To simplify negotiations and cooperation during the performance of a supply agreement, parties to both foreign trade and local contracts may apply Incoterms rules.
If they do so, the parties should carefully choose the Incoterms basis applicable to their relationship and bear in mind that it cannot substitute the agreement itself. Even though Incoterms govern many aspects of delivery, transfer of accidental loss or damage, allocation of costs and state duties, some crucial aspects of delivery remain unregulated by Incoterms. For example, Incoterms do not regulate the moment when title to delivered goods is transferred to the counterparty, which, in turn, should be synchronised with the transfer of risks provided by Incoterms rules.
As a rule, customs clearance (please see the Customs regulations chapter) of goods imported into Russia should be conducted by a Russian-based company.
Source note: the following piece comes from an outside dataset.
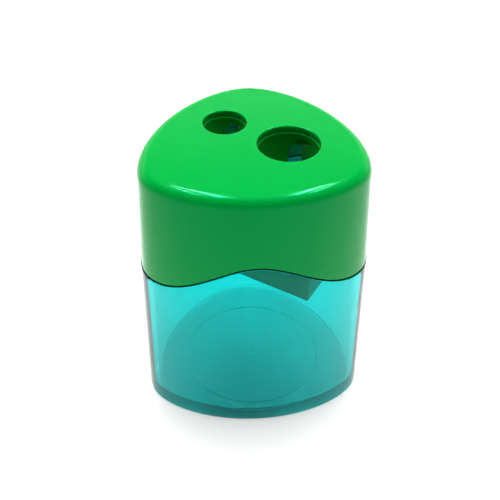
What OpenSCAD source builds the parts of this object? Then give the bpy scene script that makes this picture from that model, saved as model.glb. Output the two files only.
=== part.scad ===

In any case, customs clearance is subject to customs payment and takes time, which should be also considered by the parties upon drafting a contract, including in respect of delivery terms, date of fulfilling delivery obligations, allocation of expenses for customs clearance.
Documenting the performance of contracts
Contracts usually contain technical clauses setting forth:
how to exchange communications;
that acts of delivery and, if applicable, certificates of testing must be signed;
how to make claims; or
a requirement to follow a pre-trial dispute procedure (please see the Dispute resolution chapter).
Even if these clauses may seem insignificant for the performance of a contract, it is important to strictly follow them to avoid claims being rejected for failure to comply with the prescribed procedures.